Table 2 Quantitative BTMQI scores [36]
Table 3 Quantitative aesthetic scores (color harmony, color vividness, and lightness) [37]

From both tables, our model has the best performance among all four fusion-based models, which again validates the effectiveness of our model. Specifically, we also have some additional observations. First, the MF model has the second best performance. This confirms the usefulness of the fusion road map, in which good results can be obtained even by combining several simple enhancement models as in [32]. Second, for a few cases, the input images can have higher scores than those of their enhanced results. This observation indicates that enhancement does not necessarily improve the visual quality all the time. The reason is that the models for comparison are still not fully quality-aware or aesthetics-aware, although they try to harmonize the complementary appearances across the multiple sources with different fusion techniques.

5 Conclusions

In this paper, we propose a low-light enhancement model via generating and fusing multiple sources, which facilitates the situation that only one single input image is at hand. We empirically validate our model on various low-light images. Compared with single-source models and other multi-source models, our model produces better results in terms of visual naturalness and aesthetics.
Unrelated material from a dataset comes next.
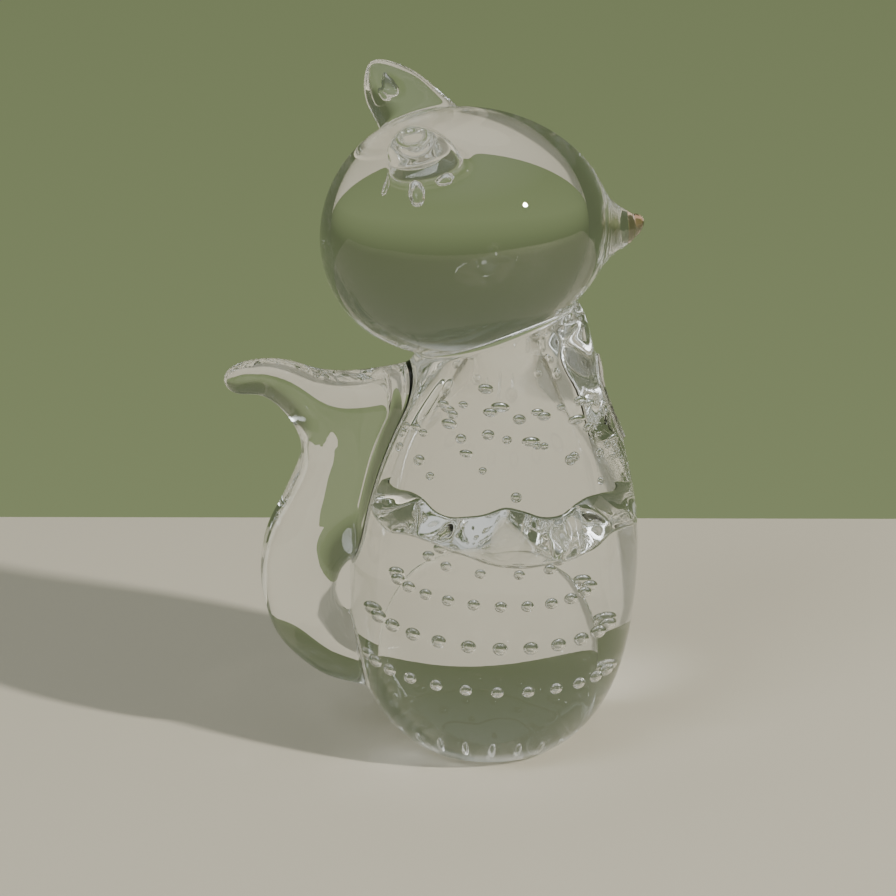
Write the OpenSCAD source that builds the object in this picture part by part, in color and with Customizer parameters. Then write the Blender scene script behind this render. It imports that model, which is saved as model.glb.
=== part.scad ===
// Hot-worked clear glass squirrel, seated, with controlled bubbles round an inner gather.
// Frame: origin at the centre of the ground base, +Z up, +X towards the nose. Millimetres.

/* [Body] */
// Widest diameter of the pear-shaped body
body_d = 54; // [50:0.2:57]
// Forward lean of the body's axis
body_lean = 3.1; // [0:0.1:4]
// Height at which the pear outline ends, inside the head
body_h = 90; // [89:0.5:92]

/* [Inner gather] */
// Widest diameter of the bubbled inner gather
core_d = 26; // [22:0.5:30]
// Height of the inner gather above the base
core_h = 40; // [36:0.5:44]

/* [Bubbles] */
// Bubbles in one ring round the inner gather
ring_count = 18; // [12:1:20]
// Diameter of a round bubble
bubble_d = 2.1; // [1.4:0.1:2.6]
// Length of the drawn-out bubbles near the base
drawn_l = 3.8; // [2.8:0.2:4.4]
// Diameter of the drawn-out bubbles near the base
drawn_d = 1.3; // [1:0.1:1.6]
// Loose bubbles strewn above the inner gather
stray_count = 40; // [8:2:44]
// Thickness of the thin sheet of air trapped above the rings
veil_t = 0.5; // [0.4:0.05:0.7]

/* [Head] */
// Largest diameter of the egg-shaped head
head_d = 45.8; // [43:0.2:49]
// Length of the egg behind its widest place
head_back = 25.2; // [23:0.2:27]
// Length of the egg in front of its widest place
head_front = 28.6; // [27:0.2:30]
// Height of the head's widest place above the base
head_z = 102; // [100:0.2:103]
// Upward tilt of the head's axis
head_tilt = 3.5; // [0:0.5:5]
// Downward turn of the snout from the head's axis
snout_drop = 4.5; // [0:0.5:6]

/* [Nose] */
// Diameter of the ball on the nose bit
nose_d = 3.4; // [3:0.1:4.4]

/* [Ears] */
// Width of an ear lobe, front to back
ear_w = 13.6; // [11:0.2:15]
// Thickness of an ear lobe
ear_t = 6.4; // [5:0.2:7.5]

/* [Tail] */
// Largest thickness of the tail, side to side
tail_t = 15; // [12:0.5:17]

/* [Hidden] */
$fn = 96;
eps = 0.01;

// Smooth curve through a list of points, n steps between each pair.
function cr1(a, b, c, d, t) =
    0.5 * (2 * b + (c - a) * t + (2 * a - 5 * b + 4 * c - d) * t * t
    + (3 * b - 3 * c + d - a) * t * t * t);
function at(p, i) = p[max(0, min(len(p) - 1, i))];
function curve(p, n) = [
    for (i = [0 : len(p) - 2], j = [0 : n - 1])
        cr1(at(p, i - 1), p[i], p[i + 1], at(p, i + 2), j / n),
    p[len(p) - 1]];

// Body outline as [share of the radius, height], from the base up.
body_pts = [
    [0.38, -1.5], [0.48, 0], [0.61, 2], [0.765, 7.2], [0.885, 13], [0.962, 20], [1, 32],
    [0.995, 43], [0.945, 52], [0.86, 60], [0.76, 67.5], [0.655, 75], [0.585, 81],
    [0.545, 84.6], [0.45, 87.6], [0.22, body_h]];
function body_line() = [for (p = curve(body_pts, 3)) [p[0] * body_d / 2, p[1]]];

// Inner gather outline, open at the ground base.
core_pts = [
    [0.76, -2.5], [0.84, 2], [0.93, 8], [0.985, 14], [1, 20], [0.965, 26], [0.84, 32],
    [0.58, 37], [0.3, 39.4]];
function core_line() = [
    for (p = concat(curve(core_pts, 2), [[0, 40]])) [p[0] * core_d / 2, p[1] * core_h / 40]];

module leaned() {
    rotate([0, body_lean, 0]) children();
}
module above_floor() {
    intersection() {
        children();
        translate([-80, -80, 0]) cube([160, 160, 170]);
    }
}
module body_solid() {
    leaned() rotate_extrude()
        polygon(concat([[0, -1.5]], body_line(), [[0, body_h]]));
}
module core_solid() {
    leaned() rotate_extrude()
        polygon(concat([[0, -2.5]], core_line()));
}

// Rings of bubbles as [height on the gather, share of its radius there, size factor, lift].
// They are open at the back; the last one is sparser and goes all the way round.
rings = [[17.5, 1, 1, 0], [25.6, 0.975, 1.15, 8], [32.6, 0.82, 0.95, 32]];
top_ring = [37.3, 0.56, 0.8, 48];
clear = 0.15;
module drawn_bubble() {
    rotate_extrude($fn = 32)
        polygon([for (i = [0 : 10]) [drawn_d / 2 * sin(i * 18), -drawn_l / 2 * cos(i * 18)]]);
}
module ring_bubble(r) {
    translate([r[1] * core_d / 2, 0, r[0] * core_h / 40])
        rotate([0, -r[3], 0])
            translate([bubble_d * r[2] / 2 + clear, 0, 0])
                sphere(d = bubble_d * r[2], $fn = 32);
}
module bubbles() {
    leaned() for (i = [0 : ring_count - 1]) rotate([0, 0, (i + 0.5) * 360 / ring_count]) {
        if (sin((i + 0.5) * 360 / ring_count) < 0.7)
            for (r = rings) ring_bubble(r);
        if (i % 2 == 0) ring_bubble(top_ring);
        translate([0.9 * core_d / 2 + drawn_d / 2 + clear, 0, 5.4])
            rotate([0, 4, 0]) drawn_bubble();
    }
    stray_bubbles();
}
// Loose bubbles over the core, strewn on a shallow dome towards the front.
module stray_bubbles() {
    leaned() for (i = [1 : stray_count]) {
        share = i / stray_count;
        reach = 0.12 + 0.88 * sqrt(share);
        translate([
            1 + 19 * reach * cos(i * 137.5),
            -4 + 13 * reach * sin(i * 137.5),
            68.5 - 12 * share + 2.8 * sin(i * 97)])
            sphere(d = bubble_d * (0.84 + 0.16 * sin(i * 61)), $fn = 24);
    }
}

// Sheet of air left where the shoulders' glass was laid over the bubbled lower part.
veil_in = 12.5;
veil_out = 21;
veil_z = 50;
veil_drop = 5.2;
veil_steps = 8;
function veil_point(i, side) =
    let (u = i / veil_steps)
    [veil_in + (veil_out - veil_in) * u,
     veil_z - veil_drop * u + side * veil_t / 2 * sqrt(4 * u * (1 - u))];
module air_veil() {
    leaned() rotate([0, 0, 155]) rotate_extrude(angle = 230)
        polygon(concat(
            [for (i = [0 : veil_steps]) veil_point(i, -1)],
            [for (i = [veil_steps - 1 : -1 : 1]) veil_point(i, 1)]));
}

// Head: a blunt egg turned about the nose axis.
function egg_r(s) = let (a = s < 0 ? head_back : head_front, p = s < 0 ? 2.08 : 2.0)
    head_d / 2 * pow(max(0, 1 - pow(abs(s) / a, p)), 1 / p);
egg_n = 22;
egg_line = concat(
    [for (i = [egg_n : -1 : 1]) [egg_r(-head_back * sin(i * 90 / egg_n)),
        -head_back * sin(i * 90 / egg_n)]],
    [for (i = [0 : egg_n]) [egg_r(head_front * sin(i * 90 / egg_n)),
        head_front * sin(i * 90 / egg_n)]]);
head_x = -5;
module on_head_axis() {
    translate([head_x, 0, head_z]) rotate([0, 90 - head_tilt, 0]) children();
}
module egg() {
    on_head_axis() rotate_extrude() polygon(egg_line);
}

module on_snout_axis() {
    translate([head_x, 0, head_z]) rotate([0, 90 - head_tilt + snout_drop, 0]) children();
}

// Snout: a cone that grows out of the egg and ends in a small flat.
snout_pts = [[9.1, 24.2], [7.7, 26.2], [6.0, 28.0], [4.4, 29.8], [3.2, 31.6]];
snout_end = 31.6;
module snout_solid() {
    on_snout_axis() rotate_extrude()
        polygon(concat([[0, 20], [9.1, 20]], curve(snout_pts, 3), [[0, snout_end]]));
}

// Nose bit: a short blunt cone with a ball on its upper side.
module nose_solid() {
    on_snout_axis() {
        rotate_extrude()
            polygon([[0, snout_end], [3.2, snout_end], [2.5, 32.6], [1.7, 33.6], [0.8, 34.4],
            [0, 34.7]]);
        translate([-0.9, 0, 33.2]) sphere(d = nose_d);
    }
}

// Ear: a lobe of rounded sections along a short leaning line, pressed once on its inner face.
ear_rows = [
    // distance along the ear, half width, half thickness, backward drift
    [-7.0, 1.14, 1.34, 0.6], [-3.0, 1.10, 1.26, 0.4], [0, 1.02, 1.1, 0.1], [4.0, 0.90, 0.98, -0.2],
    [8.0, 0.74, 0.86, -0.5], [11.0, 0.54, 0.66, -0.6], [12.8, 0.28, 0.36, -0.6],
    [13.4, 0.05, 0.06, -0.6]];
ear_fn = 20;
module loft(rings) {
    n = len(rings[0]);
    m = len(rings);
    polyhedron(
        points = [for (r = rings) each r],
        faces = concat(
            [[for (j = [0 : n - 1]) j]],
            [for (i = [0 : m - 2], j = [0 : n - 1])
                [i * n + j, (i + 1) * n + j, (i + 1) * n + (j + 1) % n]],
            [for (i = [0 : m - 2], j = [0 : n - 1])
                [i * n + j, (i + 1) * n + (j + 1) % n, i * n + (j + 1) % n]],
            [[for (j = [n - 1 : -1 : 0]) (m - 1) * n + j]]));
}
module ear_blank() {
    loft([for (r = curve(ear_rows, 2)) [for (j = [0 : ear_fn - 1])
        [r[3] + ear_w / 2 * r[1] * cos(-j * 360 / ear_fn),
        ear_t / 2 * r[2] * sin(-j * 360 / ear_fn), r[0]]]]);
}
// side: +1 for the left ear, -1 for the right; splay: angle out from upright
module ear_place(side, splay, x, rise, back) {
    translate([head_x + x, 0, head_z])
        rotate([-side * splay, 0, 0])
            translate([0, 0, rise])
                rotate([0, -back, 0]) children();
}
module ear(side, splay, x, rise, back) {
    difference() {
        ear_place(side, splay, x, rise, back) difference() {
            ear_blank();
            translate([-0.9, -side * 4.7, 7.2]) sphere(d = 6, $fn = 24);
        }
        egg();
    }
}

tail_x = 0.6;
// Tail: pairs of [x, z] on its outer and inner edge and its half thickness there.
tail_rows = [
    [-49.3, 73.7, -49.2, 74.7, 0.1], [-48.4, 72.2, -48.4, 75.9, 0.26],
    [-46.4, 71.3, -46.2, 77.1, 0.38], [-43.6, 71.2, -43.2, 77.6, 0.46],
    [-41.2, 70.3, -39.8, 77.6, 0.52], [-38.8, 68.2, -36.2, 76.9, 0.58],
    [-36.8, 65.5, -32.6, 75.6, 0.66], [-35.4, 62.4, -27.6, 74.7, 0.74],
    [-35, 59.5, -21, 75.3, 0.84], [-36, 55.8, -13, 76.7, 0.92], [-37.2, 53.1, -11.7, 71.2, 0.96],
    [-38.6, 50, -13.6, 61.6, 0.99], [-40.8, 45.8, -17.4, 50.4, 1], [-42.3, 41, -22.6, 42.4, 1],
    [-42.8, 37.2, -26.6, 37.4, 1], [-42.7, 32.8, -28.5, 32.6, 1], [-42, 28.8, -27.6, 28.2, 1],
    [-40.7, 24.8, -24.4, 24.8, 1], [-38.7, 21.4, -21.4, 21.4, 0.98],
    [-34.7, 17.3, -19.2, 18.6, 0.92], [-30.4, 14.4, -17.8, 16.4, 0.82],
    [-25.4, 12.7, -17.2, 14.8, 0.64], [-21, 12, -17, 13.6, 0.35]];
tail_fn = 24;
function sup(v, p) = sign(v) * pow(abs(v), p);
module tail_blank() {
    loft([for (r = curve(tail_rows, 2)) [for (j = [0 : tail_fn - 1])
        let (a = j * 360 / tail_fn, c = sup(cos(a), 0.85), s = sup(sin(a), 0.85))
        [(r[0] + r[2]) / 2 + (r[2] - r[0]) / 2 * c,
        tail_t / 2 * r[4] * s,
        (r[1] + r[3]) / 2 + (r[3] - r[1]) / 2 * c]]]);
}

module body_core() {
    color("Gainsboro") above_floor() difference() {
        core_solid();
        bubbles();
    }
}
module body_casing() {
    color("WhiteSmoke", 0.6) above_floor() difference() {
        body_solid();
        core_solid();
        egg();
        bubbles();
        air_veil();
    }
}
module head() {
    color("WhiteSmoke", 0.6) egg();
}
module snout() {
    color("WhiteSmoke", 0.6) difference() {
        snout_solid();
        egg();
    }
}
module nose_bead() {
    color("LightSalmon", 0.7) difference() {
        nose_solid();
        snout_solid();
        egg();
    }
}
module ear_left() {
    color("WhiteSmoke", 0.6) ear(1, 41, -6.6, 23.4, 30);
}
module ear_right() {
    color("WhiteSmoke", 0.6) ear(-1, 39, -7.0, 22.0, 14);
}
module tail() {
    color("WhiteSmoke", 0.6) difference() {
        translate([tail_x, 0, 0]) tail_blank();
        body_solid();
    }
}

body_core();
body_casing();
head();
snout();
nose_bead();
ear_left();
ear_right();
tail();
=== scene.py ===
"""Clear glass seated squirrel: shapes in numpy as distance fields, fused, then cut into its gathers."""
import math
import bpy
import numpy as np
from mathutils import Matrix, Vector


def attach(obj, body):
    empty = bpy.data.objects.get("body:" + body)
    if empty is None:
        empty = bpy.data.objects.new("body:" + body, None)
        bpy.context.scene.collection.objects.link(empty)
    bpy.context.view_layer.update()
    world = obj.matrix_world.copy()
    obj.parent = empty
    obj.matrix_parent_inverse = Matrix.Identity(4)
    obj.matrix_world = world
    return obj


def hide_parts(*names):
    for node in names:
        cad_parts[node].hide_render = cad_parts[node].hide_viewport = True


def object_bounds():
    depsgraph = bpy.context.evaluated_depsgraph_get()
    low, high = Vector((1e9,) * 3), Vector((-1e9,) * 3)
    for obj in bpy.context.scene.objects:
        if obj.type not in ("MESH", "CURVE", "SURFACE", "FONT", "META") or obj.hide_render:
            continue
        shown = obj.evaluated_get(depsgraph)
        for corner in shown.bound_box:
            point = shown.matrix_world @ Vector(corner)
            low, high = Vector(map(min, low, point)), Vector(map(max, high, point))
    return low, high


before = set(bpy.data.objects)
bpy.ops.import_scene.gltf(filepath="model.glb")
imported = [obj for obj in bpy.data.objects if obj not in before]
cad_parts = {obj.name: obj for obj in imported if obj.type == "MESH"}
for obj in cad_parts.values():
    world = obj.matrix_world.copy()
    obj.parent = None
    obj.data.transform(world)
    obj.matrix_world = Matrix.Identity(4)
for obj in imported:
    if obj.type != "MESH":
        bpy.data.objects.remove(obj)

cad_box = [list(corner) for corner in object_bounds()]
MM = 0.001

# ---- the object's dimensions, in millimetres, as in the CAD source ----
BODY_D = 54.0
BODY_LEAN = math.radians(3.1)
# outline of the body, and further down that of the core: share of the widest radius, height
BODY_PTS = [
    (0.38, -1.5), (0.48, 0), (0.61, 2), (0.765, 7.2), (0.885, 13), (0.962, 20), (1.0, 32),
    (0.995, 43), (0.945, 52), (0.86, 60), (0.76, 67.5), (0.655, 75), (0.585, 81), (0.545, 84.6),
]
BODY_TOP, BODY_TOP_ROUND = 88.5, 5.0
# the fit through the outline holds between these heights and runs on straight beyond them
BODY_FIT_LOW, BODY_FIT_HIGH = -2.0, 85.0
CORE_D = 26.0
CORE_PTS = [
    (0.76, -2.5), (0.84, 2), (0.93, 8), (0.985, 14), (1, 20), (0.965, 26), (0.84, 32),
    (0.58, 37), (0.3, 39.4), (0.0, 40),
]
CORE_TOP = CORE_PTS[-1][1]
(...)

As mentioned above, although our model is able to improve the visual aesthetics of an image, it is still limited as the enhancement process itself is not aesthetics-aware. In the following research, we plan to extend our model by equipping it with an aesthetics optimization process [42]. We also note that the determination of the low-light region in this paper is still heuristic to some extent. We can consider the technique of unsupervised feature selection [43,44,45,46] to accurately delineate the image regions with low lightness.